Implantação de república é planejada

Em contato com o Portal MaisPB, o secretário de Desenvolvimento Social de João Pessoa (Sedes-JP), Eduardo Jorge Rocha Pedrosa afirmou que a implantação de uma república faz parte do planejamento da Prefeitura Municipal, mas evitou dar prazos e citou crise econômica no país.

Segundo ele, o município tem feito estudos e levantamentos para a criação de uma república na cidade e a demora também é por conta da burocracia que um serviço desta demanda requer.

O secretário ainda citou um auxílio-moradia de R$200 que é dado por seis meses para jovens que saem das casas de acolhimento. “Os adolescentes não ficam desamparados pelo município. A gente acolhe com auxílio-moradia, programas de capacitação e inclusão”, informou.

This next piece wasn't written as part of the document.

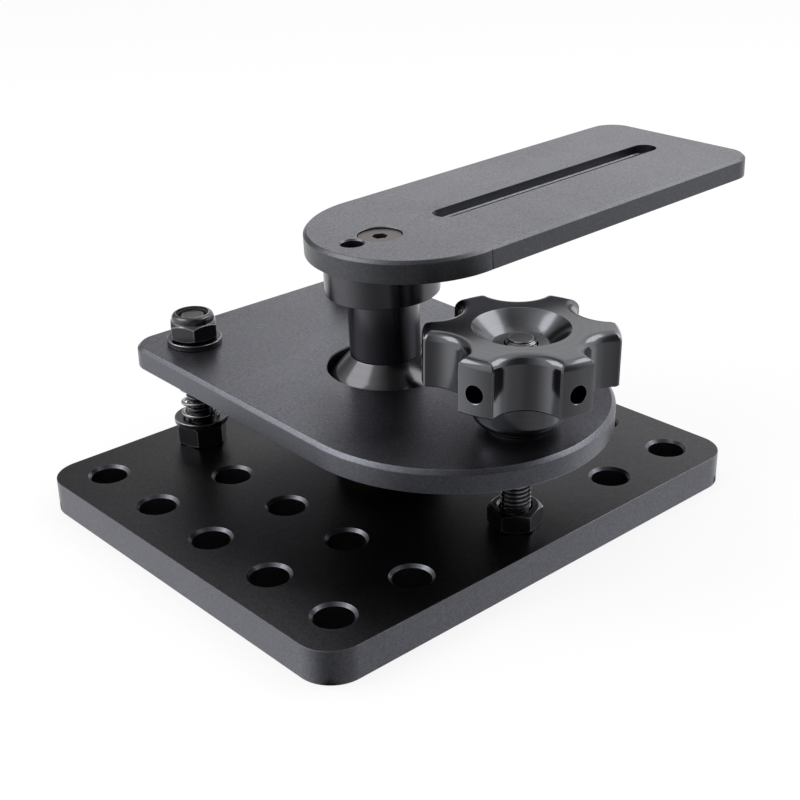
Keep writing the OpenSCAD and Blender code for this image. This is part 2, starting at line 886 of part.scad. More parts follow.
base_plate();
front_stud();
front_base_nut();
rear_stud(-1);  // rear_stud_left
rear_stud(1);  // rear_stud_right
rear_base_nut(-1);  // rear_base_nut_left
rear_base_nut(1);  // rear_base_nut_right
rear_spring_washer(-1);  // rear_spring_washer_left
rear_spring_washer(1);  // rear_spring_washer_right
rear_spring(-1);  // rear_spring_left
rear_spring(1);  // rear_spring_right
ball_seat_ring();
ball();
post();
ball_screw();
bar_screw();
camera_bar();
clamp_plate();
rear_top_washer(-1);  // rear_top_washer_left
rear_top_washer(1);  // rear_top_washer_right
rear_lock_nut(-1);  // rear_lock_nut_left
rear_lock_nut(1);  // rear_lock_nut_right
rear_lock_nut_insert(-1);  // rear_lock_nut_left_insert
rear_lock_nut_insert(1);  // rear_lock_nut_right_insert
knob_thrust_washer();
clamp_knob();
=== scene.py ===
import math

import bmesh
import bpy
from mathutils import Matrix, Quaternion, Vector


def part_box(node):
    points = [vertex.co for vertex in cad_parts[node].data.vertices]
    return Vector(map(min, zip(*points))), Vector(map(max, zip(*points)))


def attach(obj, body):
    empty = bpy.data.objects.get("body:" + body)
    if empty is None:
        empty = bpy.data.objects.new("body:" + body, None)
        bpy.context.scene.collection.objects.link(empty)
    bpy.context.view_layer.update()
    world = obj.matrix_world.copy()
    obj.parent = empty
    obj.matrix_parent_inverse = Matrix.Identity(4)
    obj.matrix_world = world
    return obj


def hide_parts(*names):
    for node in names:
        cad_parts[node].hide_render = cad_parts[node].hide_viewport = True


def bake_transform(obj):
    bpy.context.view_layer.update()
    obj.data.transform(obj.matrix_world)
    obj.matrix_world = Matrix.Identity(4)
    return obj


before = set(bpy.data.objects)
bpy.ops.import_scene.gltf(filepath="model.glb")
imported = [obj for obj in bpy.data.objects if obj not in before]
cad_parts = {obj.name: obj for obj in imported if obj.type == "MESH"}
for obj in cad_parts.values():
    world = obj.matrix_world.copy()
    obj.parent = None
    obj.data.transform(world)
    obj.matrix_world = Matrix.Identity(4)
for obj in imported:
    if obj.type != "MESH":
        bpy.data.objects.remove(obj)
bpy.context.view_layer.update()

# Units
MM = 0.001
FULL_TURN = 2 * math.pi

# Clearances
FACE_GAP = 0.12 * MM
THREAD_GAP = 0.05 * MM
FRONT_HOLE_GAP = 0.25 * MM
BAR_SCREW_GAP = 0.3 * MM
WASHER_GAP = 0.3 * MM
INSERT_GAP = 0.03 * MM

# Sizes of the base plate
PITCH = 25.4 * MM
COLUMNS = 6
ROWS = 5
BASE_MARGIN = 13.5 * MM
BASE_T = 9.525 * MM
BASE_CORNER_R = 9.75 * MM
BASE_HOLE_R = 5.15 * MM
BASE_HOLE_BEVEL = 0.8 * MM
BASE_W = (COLUMNS - 1) * PITCH + 2 * BASE_MARGIN
BASE_L = (ROWS - 1) * PITCH + 2 * BASE_MARGIN

# Sizes of the ball, its seat and the post. The neck is a cone from the ball to the post
BALL_R = 20 * MM
BALL_RISE = 16.6 * MM
BALL_Z = BASE_T + BALL_RISE
BALL_GAP = 0.2 * MM
BALL_POCKET_R = 6.9 * MM
BALL_POCKET_TOP = -9 * MM
BALL_BORE_R = 4.4 * MM
BALL_SCREW_R = 4 * MM
BALL_SCREW_TAP_DEPTH = 13.5 * MM
NECK_DEGREES = 45
NECK_FOOT = BALL_R * math.sin(math.radians(NECK_DEGREES))
POST_R = 10 * MM
POST_LENGTH = 18.8 * MM
# At 45 degrees the cone rises by as much as it narrows
NECK_TOP = 2 * NECK_FOOT - POST_R
FLANGE_R = 16 * MM
FLANGE_T = 9.25 * MM
FLANGE_Z = NECK_TOP + POST_LENGTH
FLANGE_TOP = FLANGE_Z + FLANGE_T
POST_EDGE = 0.3 * MM
HEAD_LEAN = math.radians(1.6)
SEAT_R = 16 * MM
SEAT_POCKET_R = 16.15 * MM
SEAT_POCKET_DEPTH = 4 * MM
SEAT_BORE_R = 8 * MM
SEAT_RISE = 2.2 * MM
SEAT_Z = BASE_T - SEAT_POCKET_DEPTH
SEAT_RIM_Z = BASE_T + SEAT_RISE

# Sizes of the clamp plate
CLAMP_W = 90.6 * MM
CLAMP_T = 6.35 * MM
CLAMP_FRONT = 24.4 * MM
CLAMP_CORNER_R = 8 * MM
CLAMP_BEVEL = 1.1 * MM
CLAMP_OVER_BALL = 14 * MM
CLAMP_Z = BALL_Z + CLAMP_OVER_BALL
CLAMP_LEAN = math.radians(1.35)
NECK_OPENING_R = 17.1 * MM
NECK_OPENING_BEVEL = 0.3 * MM
PLATE_HOLE_R = 4.6 * MM

# Sizes of the camera bar and its screw
BAR_W = 59.9 * MM
BAR_T = 6.35 * MM
BAR_ROUND_R = 30 * MM
BAR_ROUND_X = 11.5 * MM
BAR_REACH = 127.8 * MM
BAR_CORNER_R = 8.8 * MM
BAR_BEVEL = 0.9 * MM
BAR_YAW = math.radians(0.9)
BAR_Z = FLANGE_TOP + FACE_GAP
SLOT_START = 20.6 * MM
SLOT_END = 113.8 * MM
SLOT_W = 6.6 * MM
GROOVE_W = 7.8 * MM
GROOVE_DEPTH = 2.6 * MM
LEDGE_BEVEL = 0.3 * MM
PIN_HOLE_R = 3.175 * MM
PIN_HOLE_X = 9.75 * MM
PIN_HOLE_BEVEL = 0.4 * MM
TOOL_MARK_R = 0.24 * MM
COUNTERSINK_R = 6.2 * MM
COUNTERSINK_WALL = 0.7 * MM
BAR_SCREW_R = 3 * MM
BAR_SCREW_HEAD_R = 6.0 * MM
BAR_SCREW_INSET = 0.5 * MM
BAR_SCREW_TOP = BAR_T - BAR_SCREW_INSET
BAR_SCREW_LIP = 0.3 * MM
BAR_SCREW_FOOT = -11 * MM
BAR_SCREW_TAP_DEPTH = 12.5 * MM
KEY_AF = 4 * MM
KEY_DEPTH = 2.4 * MM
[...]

Ciente das falhas e deficiências dos poderes públicos, Daniela prefere não acompanhar a Copa do Mundo e aconselha população: “O povo brasileiro deveria pensar mais na sociedade e esquecer do futebol. Todos os jogadores têm dinheiro e depois que acabar a Copa vai ficar todo mundo com o bolso cheio e a gente aqui, no mesmo canto”, desabafou.